In our continuing discourse on Blood Meridian I have to respond to the hot button issue of Blood Meridian: “The Movie.” Just the thought of it makes the hair on the back of my neck bristle like a cornered cat. When it was Ridley Scott who had been put into the driver’s seat of Scott Rudin’s express train to the box office, I had my concerns; knowing full well that Scott would at least have the integrity to (1) deliver an honest attempt to convey the story in cinematic form (if that is indeed ever possible), or (2) realize that only Moses–with God’s help–could part the Red Sea, and with grace and regrets withdraw from the project. I believe Ridley took the higher road. Then, came the announcement that Todd Field would helm the super-carrier, having scant experience with a Sunfish in the Marina Del Rey channel. Now, it seems Rudin either got a hold of the best herb this side of Kingston, or James Franco is the ultimate purveyor of snake oil, and could sell shit to a cow! I have only one other thing to say: There are such things as literary works that should never be considered–much less given the greenlight–as viable cross-over vehicles (even with a driver capable of handling the horsepower-to-torque ratio) sufficient to maneuver and survive the boulevard of broken dreams.

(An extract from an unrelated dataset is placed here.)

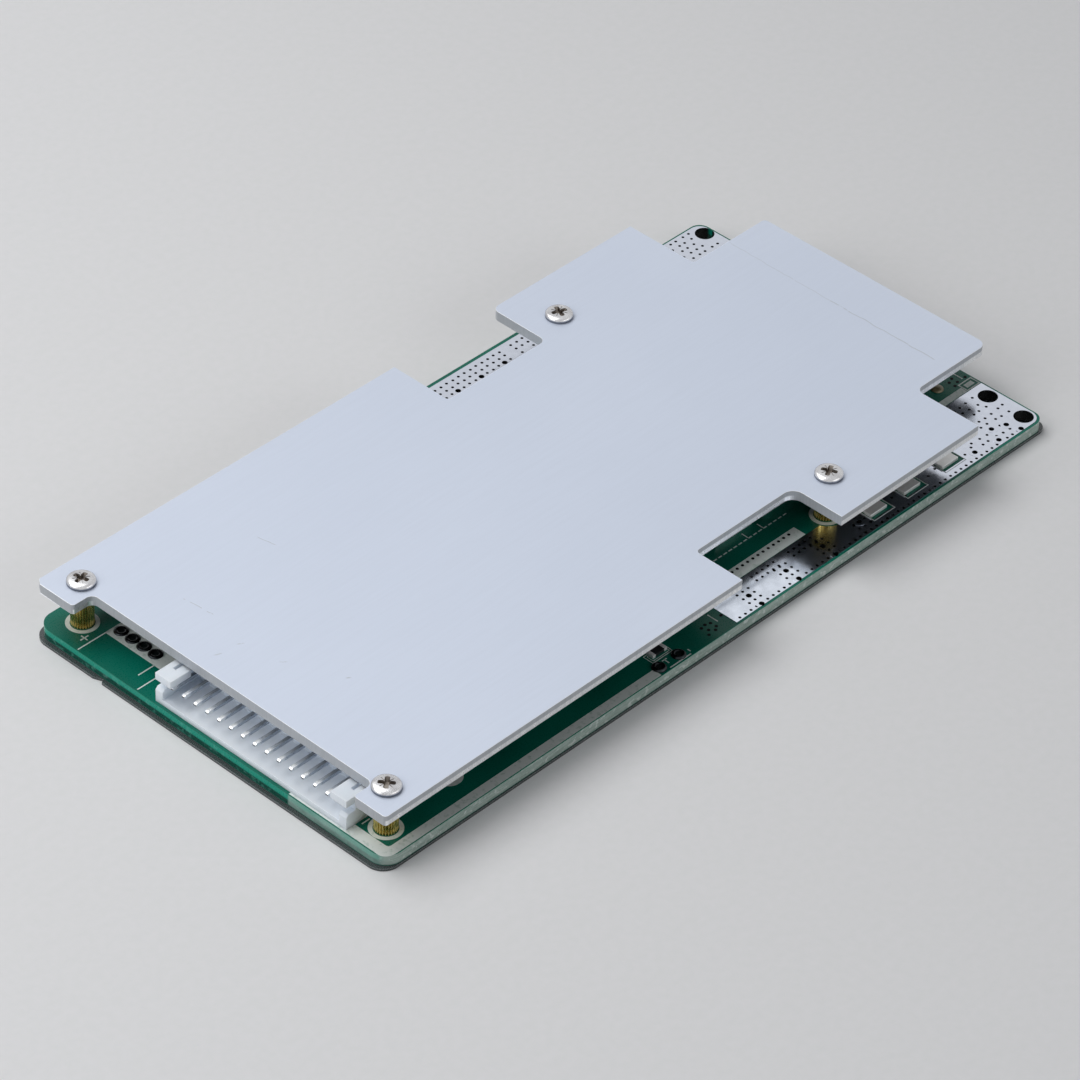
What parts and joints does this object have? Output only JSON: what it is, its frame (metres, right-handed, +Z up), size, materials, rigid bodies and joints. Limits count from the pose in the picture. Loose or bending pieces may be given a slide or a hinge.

Hey, Tom — I wrote a little bit about my feelings on Book vs Film awhile ago with this post — https://biblioklept.org/2010/02/17/book-vs-film/ — and I actually touched on Blood Meridian, suggesting that maybe Peckinpah could’ve done (a version of) it. A commentor also offered Malick as a possible director. I dunno though — it’s just such a terrible idea. It’s…there’s too much there, you know? And the tone — I’ve read the book like six times now, and each time, the tone seems to change. It’s a horror, sure, but last time I read it it made me laugh out loud repeatedly. So, I don’t know how one could do it any justice.